Professor, is my idea comedy or drama?
This may seem like an odd question, but, more often
than you'd think, I’m asked by my playwriting students if a play idea they
want to work on ought to be written as a comedy or a drama.
Well, you can deal with almost any issue or storyline as
either a comedy or drama. Take, for
instance, the story of a man’s startling discovery that his old-maid aunts have
poisoned a dozen or so lonely old men, and had their bodies buried in the
basement of their home. Mass murder hardly
seems a likely subject for humor; drama would appear to be the right genre for
this material. Yet the preceding is the
storyline of one of the funniest stage comedies ever written, Arsenic and Old Lace by Joseph
Kesselring.
My
comfort zone as a playwright is somewhere in between drama and comedy, but closer
to drama than comedy. To date, though I fancy
myself as having a robust sense of humor, I’ve not been able to write an
out-and-out comedy.
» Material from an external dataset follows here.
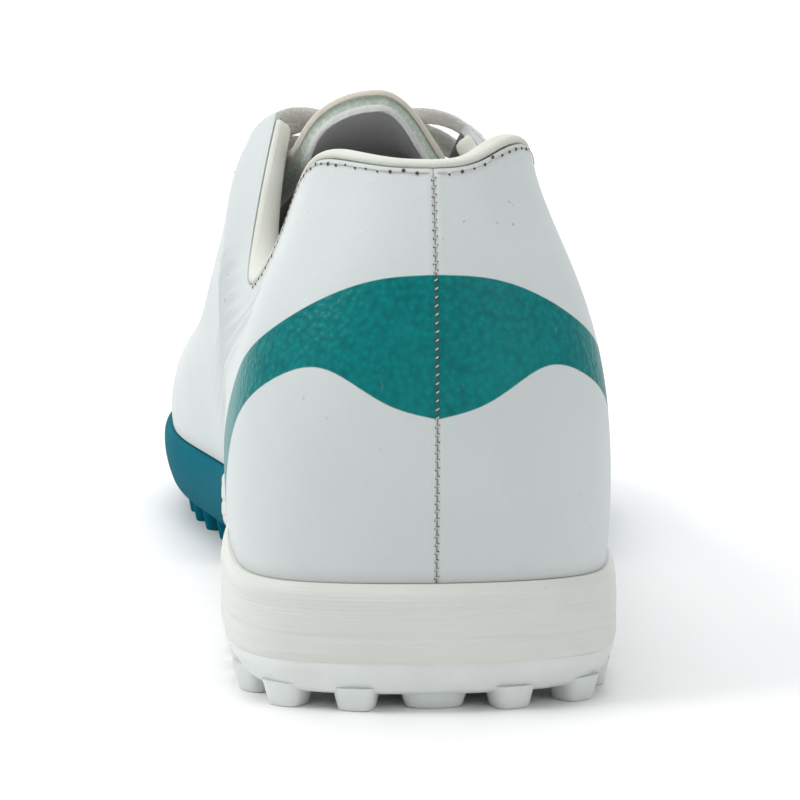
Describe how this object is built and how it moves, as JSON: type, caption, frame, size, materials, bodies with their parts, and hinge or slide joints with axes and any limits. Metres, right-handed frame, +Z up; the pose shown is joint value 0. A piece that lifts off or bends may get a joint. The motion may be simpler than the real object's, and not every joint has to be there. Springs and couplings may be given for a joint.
{
  "type": "turf shoe",
  "caption": "Right turf shoe for artificial grass: hollow lasted leather upper, padded low collar, arched tongue, laces, foam midsole and two-tone rubber outsole with short studs",
  "frame": {"origin": "under the middle of the sole's box, on the floor that the studs stand on", "axes": "+Y to the toe, +X to the outer (lateral) side, +Z up"},
  "size_m": [0.1001, 0.288, 0.102],
  "materials": {
    "heel_rubber": "satin, slightly translucent white rubber",
    "forefoot_rubber": "satin teal rubber",
    "foam": "matte moulded foam",
    "sock_liner": "matte knitted cloth on foam",
    "leather": "fine grained coated leather, soft sheen",
    "lining": "matte brushed lining",
    "tongue": "matte padded cloth",
    "lace": "flat woven lace"
  },
  "bodies": {
    "root": {"outsole_heel": "heel_rubber", "outsole_forefoot": "forefoot_rubber", "midsole": "foam", "insole": "sock_liner", "upper": "leather", "collar_lining": "lining", "tongue": "tongue", "laces": "lace"}
  },
  "joints": []
}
Because I tend to see life
as a mixture of dramatic situations and humorous moments (hardly a
philosophical breakthrough), when I’ve tried to write a pure comedy, the play
inevitably ends up drifting back into the sphere that comes naturally to me —
the drama with humor, or dramedy as
the hybrid is sometimes called.
As indicated above, another
important factor is your particular gift as a writer. Do you have an inclination toward envisioning and creating
dramatic situations, or do you have an unrelenting sense of humor and the knack for writing
witty lines? In the final analysis, the subject matter,
along with your
writing skills and propensity will take you in one direction or the other.